Yeah, I know -- way to all be encouraged when I felt a really good pout or, at the very least, a good hissy fit coming on.

;-P

But seriously -- I have had friends leave my life either by mutual agreement (spoken or not) or by a unilateral one by myself or them (again, spoken or not) or it was a case of us simply drifting apart as time or 'things' or changes in direction occured. Some I have been okay with. Other times I have fought to keep the friendship going (even pleading for the relationship to remain). Sadly, there are even time where I have been indifferent.

And I could go and change all those things if I successfully built a time machine. If I could, though, would it be the right thing to do?

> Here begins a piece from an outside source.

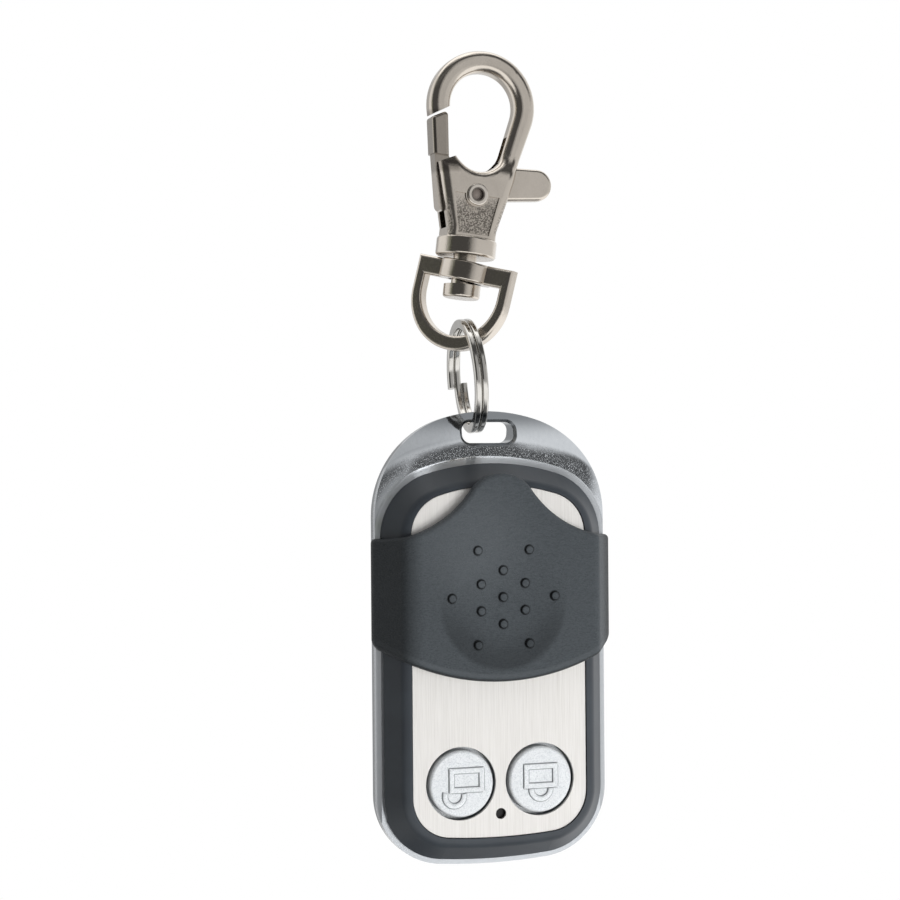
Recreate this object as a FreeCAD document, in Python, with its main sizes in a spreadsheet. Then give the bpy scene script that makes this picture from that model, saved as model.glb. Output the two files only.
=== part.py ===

In Paul's letter to the Roman church, he wrote ". . . all things work together for good to those who love God, to those who are the called according to His purpose."

All things, eh?

Hmm.

So God can use all my missteps and blunders and use them to work together for good? (Don't forget, though, this only happens when we allow Him to do so. God won't override our free wills.)

It sort of boggles the mind, quite frankly. (Though God is quite good at that, isn't He? I mean, a bumblebee shouldn't be able to fly, yet it does!)

So to all the friends I've loved and lost: I'm sorry for where I have done things (intentional or not) to hurt you. I forgive you for the things you've done (intentionally or not) that have hurt me. And if our friendship was only meant to be for a season, then I hope we both received the good God intended for us both to have (even if it looked to be anything but good at the time).

And to my two bestest friends:

Jesus -- You have given me so much and anything I can give You seems so paltry in comparison. And often times, is is paltry and 'meh' and sad. Yet Your love for me doesn't change and it is this love, this goodness, which works in me to change for the better.

My husband -- I'm so glad we started out as friends before we became a couple. I think it was a God-given opportunity for us to build a good foundation. I hope I'm half the support and blessing you are to me. I love you!